The United States Food and Drug Administration (FDA) has approved the first fully absorbable stent to treat coronary artery disease.
Following the approval, Absorb, a bio-absorbable or dissolvable stent from US healthcare company Abbott will be finally available on home-turf. Incidentally, Absorb has been available in India over the last three-and-a-half-odd years.
And with about 18,000 Absorb stents estimated to have been used in India, it remains to be seen whether the US development could have an impact on the product use here. The product is priced a little short of Rs. 2 lakh in India.
Demand may go up
The usual practice for doctors is to look for US regulatory approvals on innovative products and with that also coming in the local demand for the dissolvable stent could increase, says an Industry insider.
A stent is a wire-like mesh that is inserted into blood vessels to remove blockages. And it has been at the heart of price control discussions in India involving medical devices.
Absorb is a break-through product in that it is absorbed into the body in about three years. The product further releases the drug everolimus to limit the growth of scar tissue, the FDA explained.
The approval of this medical device offers a new treatment option for individuals who are candidates for angioplasty, but prefer an absorbable device rather than a permanent metallic coronary stent, explained Bram Zuckerman, director of the division of cardiovascular devices at the FDA’s Center for Devices and Radiological Health.
Doctors often treat coronary artery disease with a procedure called angioplasty to widen the artery using a metal stent. Scar tissue can form within the stent causing the artery to narrow again (restenosis), the FDA said. That’s where a drug-eluting stent comes in as it temporarily releases a drug for a few months after stent placement to combat the formation of scar tissue.
Absorb is available in about 100 countries and has been used to treat more than 150,000 people with coronary artery disease worldwide, according to Abbott.
Bio-resorbable
The Absorb GT1 BVS ( bio-resorbable vascular scaffold) is manufactured from a biodegradable polymer called poly(L-lactide), similar to materials used in other types of absorbable medical devices such as sutures.
The device’s absorption by the body gradually eliminates the presence of foreign material in the artery once the stent is no longer needed. After absorption, there are only four very small platinum markers embedded in the walls of the artery, which help cardiologists identify where the Absorb GT1 BVS was originally placed, the FDA said.

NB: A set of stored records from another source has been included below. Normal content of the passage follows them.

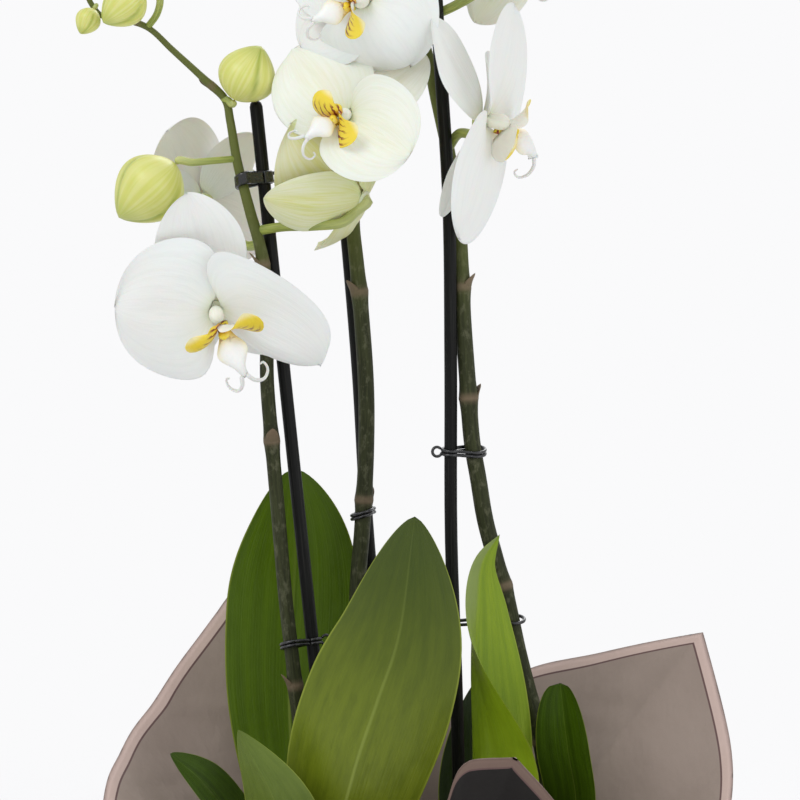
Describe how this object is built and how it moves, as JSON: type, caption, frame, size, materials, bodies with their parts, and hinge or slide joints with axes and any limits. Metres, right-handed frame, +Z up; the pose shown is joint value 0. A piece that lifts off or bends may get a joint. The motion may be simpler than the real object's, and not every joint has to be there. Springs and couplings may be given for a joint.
{
  "type": "potted orchid",
  "caption": "Potted moth orchid: strap leaves and staked, clipped spikes of white flowers and buds in a nursery pot, inside a flared paper wrap with a pale border.",
  "frame": {"origin": "centre of the wrap's flat underside, on the pot's axis", "axes": "+Z up the plant, -Y towards the front as pictured, +X to the right"},
  "size_m": [0.2941, 0.1951, 0.6461],
  "materials": {
    "petal": "white, satin, faintly veined",
    "lip": "white and yellow with dark red stripes",
    "stem": "satin, dark olive green",
    "bud": "satin, yellow green",
    "leaf": "satin, mid green with a pale midrib",
    "crown": "matte, sheathed with old leaf bases",
    "bark": "rough bark chips",
    "stake": "satin black",
    "clip": "gloss black",
    "pot_plastic": "satin dark brown",
    "wrap_paper": "matte taupe with a pale border"
  },
  "bodies": {
    "root": {"wrap": "wrap_paper", "pot": "pot_plastic", "growing_medium": "bark", "crown_left": "crown", "crown_right": "crown", "leaf_front": "leaf", "leaf_back_tall": "leaf", "leaf_left_front": "leaf", "leaf_left": "leaf", "leaf_right_tall": "leaf", "leaf_right_small": "leaf", "leaf_back_dark": "leaf", "leaf_back_short": "leaf", "spike_a": "stem", "spike_b": "stem", "spike_c": "stem", "stake_a": "stake", "stake_b": "stake", "stake_c": "stake", "clip_a_top": "clip", "clip_a_middle": "clip", "clip_a_low": "clip", "clip_b": "clip", "clip_c_top": "clip", "clip_c_low": "clip", "bud_a1": "bud", "bud_a2": "bud", "bud_a3": "bud", "bud_a4": "bud", "bud_b1": "bud", "bud_b2": "bud", "bud_c1": "bud", "bud_c2": "bud", "flower_a1_sepals": "petal", "flower_a1_petals": "petal", "flower_a1_lip": "lip", "flower_a2_sepals": "petal", "flower_a2_petals": "petal", "flower_a2_lip": "lip", "flower_a3_sepals": "petal", "flower_a3_petals": "petal", "flower_a3_lip": "lip", "flower_b1_sepals": "petal", "flower_b1_petals": "petal", "flower_b1_lip": "lip", "flower_b2_sepals": "petal", "flower_b2_petals": "petal", "flower_b2_lip": "lip", "flower_c1_sepals": "petal", "flower_c1_petals": "petal", "flower_c1_lip": "lip", "flower_c2_sepals": "petal", "flower_c2_petals": "petal", "flower_c2_lip": "lip", "flower_c3_sepals": "petal", "flower_c3_petals": "petal", "flower_c3_lip": "lip"}
  },
  "joints": []
}
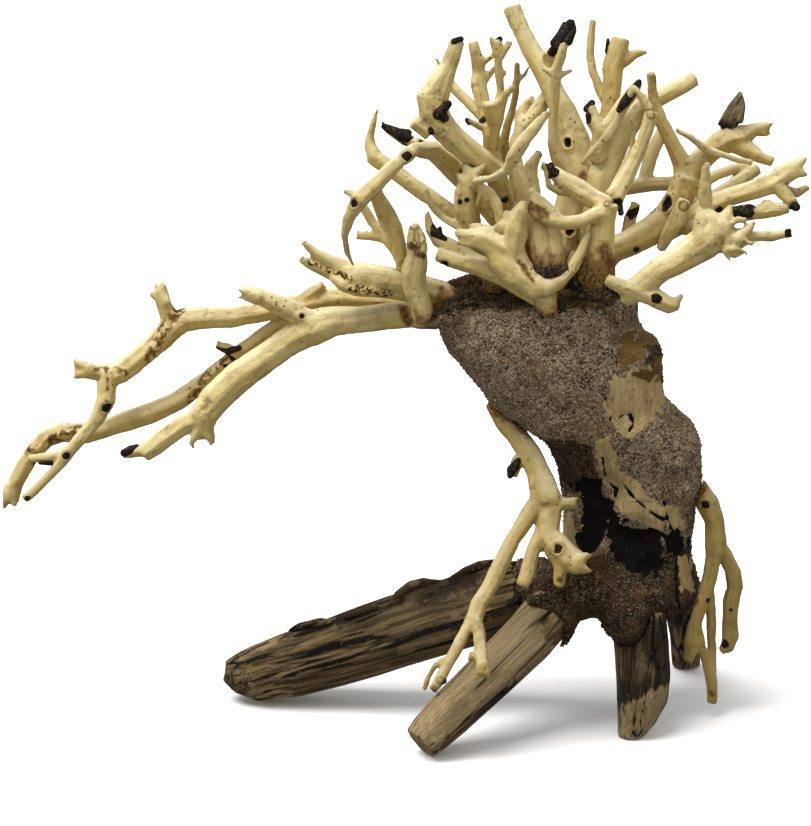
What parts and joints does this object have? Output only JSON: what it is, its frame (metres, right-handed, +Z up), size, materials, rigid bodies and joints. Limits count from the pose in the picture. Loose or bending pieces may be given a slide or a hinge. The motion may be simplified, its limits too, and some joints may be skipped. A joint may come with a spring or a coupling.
{
  "type": "driftwood bonsai ornament",
  "caption": "Small leaning tree put together from driftwood: dark log roots, a crusted and charred trunk, long arms and a crown of pale peeled branches; it stands free as decor.",
  "frame": {"origin": "centre of the bounding box's underside, on the floor that the roots stand on", "axes": "+X to the right as the picture shows the tree, along its longest extent; +Y to its back; +Z up"},
  "size_m": [0.2958, 0.1106, 0.2621],
  "materials": {
    "glue_crust": "rough crust of wood crumbs and glue, charred in places",
    "log_wood": "dark weathered driftwood with open grain",
    "peeled_wood": "peeled, dry and matte",
    "dark_bark": "rough dark bark"
  },
  "bodies": {
    "root": {"trunk": "glue_crust", "root_left": "log_wood", "root_front": "log_wood", "root_right_front": "log_wood", "root_right_back": "log_wood", "drooping_front": "peeled_wood", "drooping_front_left": "peeled_wood", "drooping_front_right": "peeled_wood", "drooping_right": "peeled_wood", "drooping_right_inner": "peeled_wood", "drooping_right_outer": "peeled_wood", "arm_front": "peeled_wood", "arm_front_outer": "peeled_wood", "arm_front_prong": "peeled_wood", "arm_back": "peeled_wood", "arm_back_outer": "peeled_wood", "arm_back_lower": "peeled_wood", "arm_low": "peeled_wood", "flared_branch": "peeled_wood", "finger_branch": "peeled_wood", "thorn_branch": "peeled_wood", "tall_branch_left": "peeled_wood", "hook_branch": "peeled_wood", "cork_branch": "peeled_wood", "back_twig_left": "peeled_wood", "stump_branch": "peeled_wood", "thick_stub": "peeled_wood", "cluster_branch": "peeled_wood", "white_twig_left": "peeled_wood", "dark_twig": "peeled_wood", "curved_branch": "peeled_wood", "pale_stub": "peeled_wood", "crown_stem": "peeled_wood", "slanting_branch": "peeled_wood", "forked_branch": "peeled_wood", "front_stick": "peeled_wood", "thick_upright": "peeled_wood", "thin_upright": "peeled_wood", "bark_chip_top": "dark_bark", "back_crosspiece": "peeled_wood", "bow_branch": "peeled_wood", "bow_arm": "peeled_wood", "pointed_stick": "peeled_wood", "white_twig_right": "peeled_wood", "cup_branch": "peeled_wood", "cup_crest": "peeled_wood", "right_stem": "peeled_wood", "right_stem_inner": "peeled_wood", "right_stem_outer": "peeled_wood", "bark_chip_right": "dark_bark", "crossing_twig": "peeled_wood", "long_right_branch": "peeled_wood", "lower_right_branch": "peeled_wood", "back_twig_right": "peeled_wood", "front_right_branch": "peeled_wood", "front_right_tip": "peeled_wood", "shard": "peeled_wood", "plank": "peeled_wood"}
  },
  "joints": []
}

The US regulatory agency evaluated data from a randomized trial of 2,008 patients, which compared the rate of major adverse cardiac events between the Absorb GT1 BVS and a drug-eluting metallic stent. After one year, the Absorb GT1 BVS group showed a major cardiac adverse event rate of 7.8 percent, which was clinically comparable to the rate of 6.1 percent observed in the control group, the FDA said.

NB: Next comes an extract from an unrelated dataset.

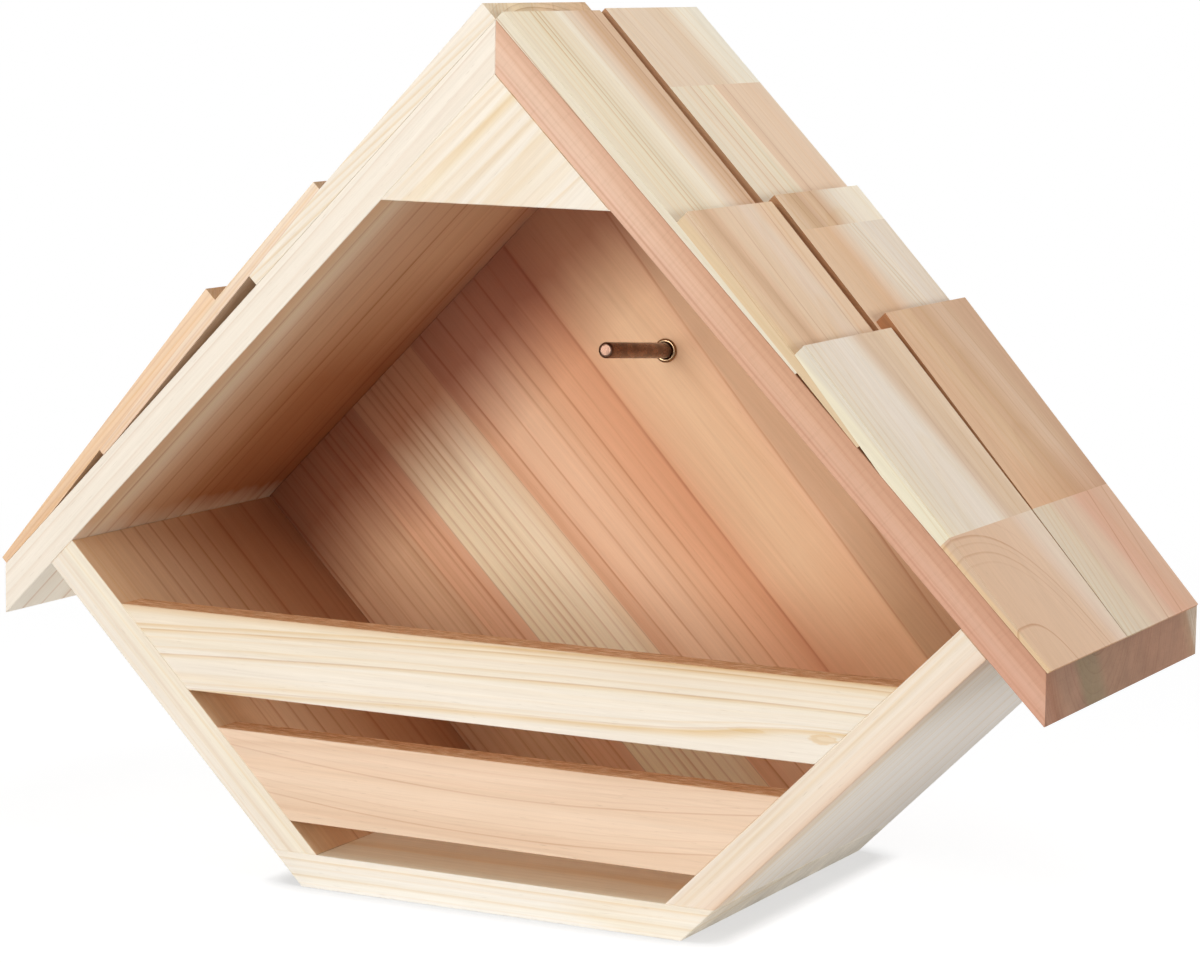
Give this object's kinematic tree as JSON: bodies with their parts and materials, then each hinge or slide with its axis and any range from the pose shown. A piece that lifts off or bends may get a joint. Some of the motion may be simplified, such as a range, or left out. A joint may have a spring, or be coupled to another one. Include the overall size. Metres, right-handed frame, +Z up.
{
  "type": "dove nesting box",
  "caption": "House-shaped open-front wooden nest box for doves, with a steep shingled roof on outward-leaning side boards, slatted front ledge and a metal peg inside.",
  "frame": {"origin": "on the ground under the middle of the floor board, half way from front to back", "axes": "+Z up, +X to the right seen from the front, -Y out of the open front, +Y to the back"},
  "size_m": [0.473, 0.176, 0.3631],
  "materials": {
    "pale_wood": "planed cream softwood, unfinished",
    "red_wood": "planed salmon heartwood, unfinished",
    "peach_wood": "planed peach softwood, unfinished",
    "panel_wood": "edge-glued tan strips, planed",
    "shingle_wood": "sawn softwood wedges, unfinished",
    "bronze_metal": "bronze-coloured plated metal, satin"
  },
  "bodies": {
    "root": {"back_panel": "panel_wood", "bottom_board": "pale_wood", "front_gable": "pale_wood", "left_roof_board": "pale_wood", "left_shingle_back_1": "shingle_wood", "left_shingle_back_2": "shingle_wood", "left_shingle_back_3": "shingle_wood", "left_shingle_front_1": "shingle_wood", "left_shingle_front_2": "shingle_wood", "left_shingle_front_3": "shingle_wood", "left_side_board": "pale_wood", "middle_slat": "peach_wood", "peg": "bronze_metal", "peg_collar": "bronze_metal", "perch_slat": "pale_wood", "right_roof_board": "red_wood", "right_shingle_back_1": "shingle_wood", "right_shingle_back_1_head": "shingle_wood", "right_shingle_back_2": "shingle_wood", "right_shingle_back_2_head": "shingle_wood", "right_shingle_back_3": "shingle_wood", "right_shingle_back_3_toe": "shingle_wood", "right_shingle_front_1": "shingle_wood", "right_shingle_front_2": "shingle_wood", "right_shingle_front_3": "shingle_wood", "right_shingle_front_3_toe": "shingle_wood", "right_side_board": "pale_wood"}
  },
  "joints": []
}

In addition, after one year, the rate of blood clots forming within the devices was 1.54 per cent for the Absorb GT1 BVS and 0.74 per cent rate for the control.

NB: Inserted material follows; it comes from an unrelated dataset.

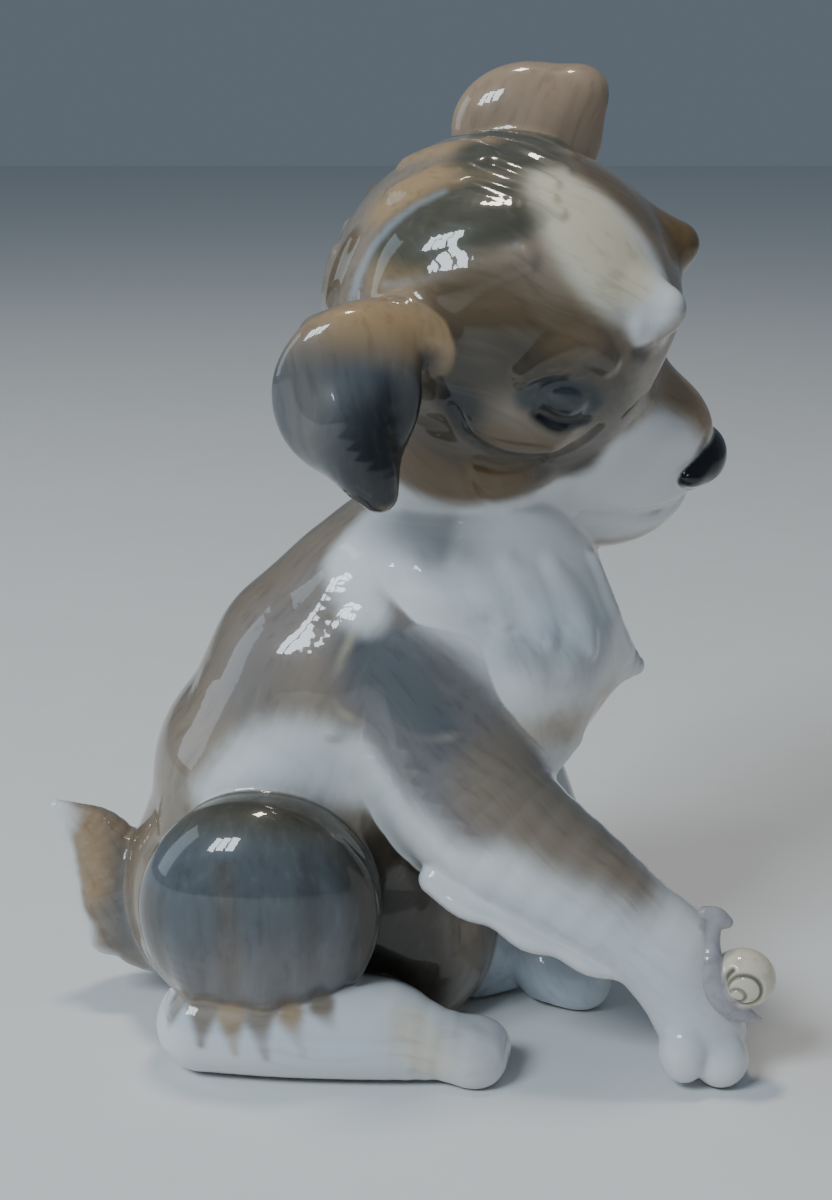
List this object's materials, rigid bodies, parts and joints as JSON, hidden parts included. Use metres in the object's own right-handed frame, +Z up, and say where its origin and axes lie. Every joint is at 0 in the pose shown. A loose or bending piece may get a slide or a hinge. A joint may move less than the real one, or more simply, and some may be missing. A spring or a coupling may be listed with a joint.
{
  "type": "dog figurine",
  "caption": "Seated puppy figurine in glazed porcelain, head tilted and one ear cocked, looking down at a small snail that climbs its outstretched forepaw.",
  "frame": {"origin": "on the table under the seat, on the flat unglazed underside of the body casting, in the figure's middle plane", "axes": "+X the way the puppy's chest faces, +Y its left side, +Z up"},
  "size_m": [0.1207, 0.0724, 0.1594],
  "materials": {
    "taupe_glaze": "glossy glaze over soft airbrushed taupe, grey and white underglaze colour",
    "head_glaze": "glossy glaze over olive-grey, tan and white underglaze colour with brush strokes",
    "slate_glaze": "glossy glaze over dark slate and olive-grey underglaze colour",
    "white_glaze": "glossy glaze over white with a cool blue-grey shade",
    "black_glaze": "glossy glaze over near-black underglaze colour",
    "snail_glaze": "glossy glaze over lilac-grey underglaze colour",
    "shell_glaze": "glossy glaze over cream with grey-green spiral lines"
  },
  "bodies": {
    "root": {"body_casting": "taupe_glaze", "head_casting": "head_glaze", "right_ear": "slate_glaze", "left_ear": "taupe_glaze", "nose_pad": "black_glaze", "right_brow_tuft": "white_glaze", "left_brow_tuft": "head_glaze", "chest_ruff": "white_glaze", "right_foreleg": "taupe_glaze", "foreleg_fringe": "white_glaze", "left_foreleg": "white_glaze", "right_haunch": "slate_glaze", "right_hind_foot": "white_glaze", "left_haunch": "slate_glaze", "left_hind_foot": "white_glaze", "tail": "taupe_glaze", "snail_body": "snail_glaze", "snail_shell": "shell_glaze"}
  },
  "joints": []
}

Possible adverse events that may be associated with the procedure to insert the Absorb GT1 BVS or with the product itself include allergic reactions to materials in the device or medications used during the procedure, allergic reaction to the drug everolimus, infection or irritation at the catheter insertion site, internal bleeding, the development of abnormal connections between arteries and veins, embolism, or other coronary artery complications that may require medical intervention and that could lead to death, the agency cautioned.
The Absorb GT1 BVS is not advised for patients who have a known hypersensitivity or allergy to everolimus or the materials used in the device, such as poly(L-lactide), poly(D,L-lactide), or platinum. It is also contraindicated for those who are not candidates for angioplasty, have sensitivity to contrast, or who cannot take long-term aspirin therapy along with other blood-thinning medications (antiplatelet agents), the USFDA added.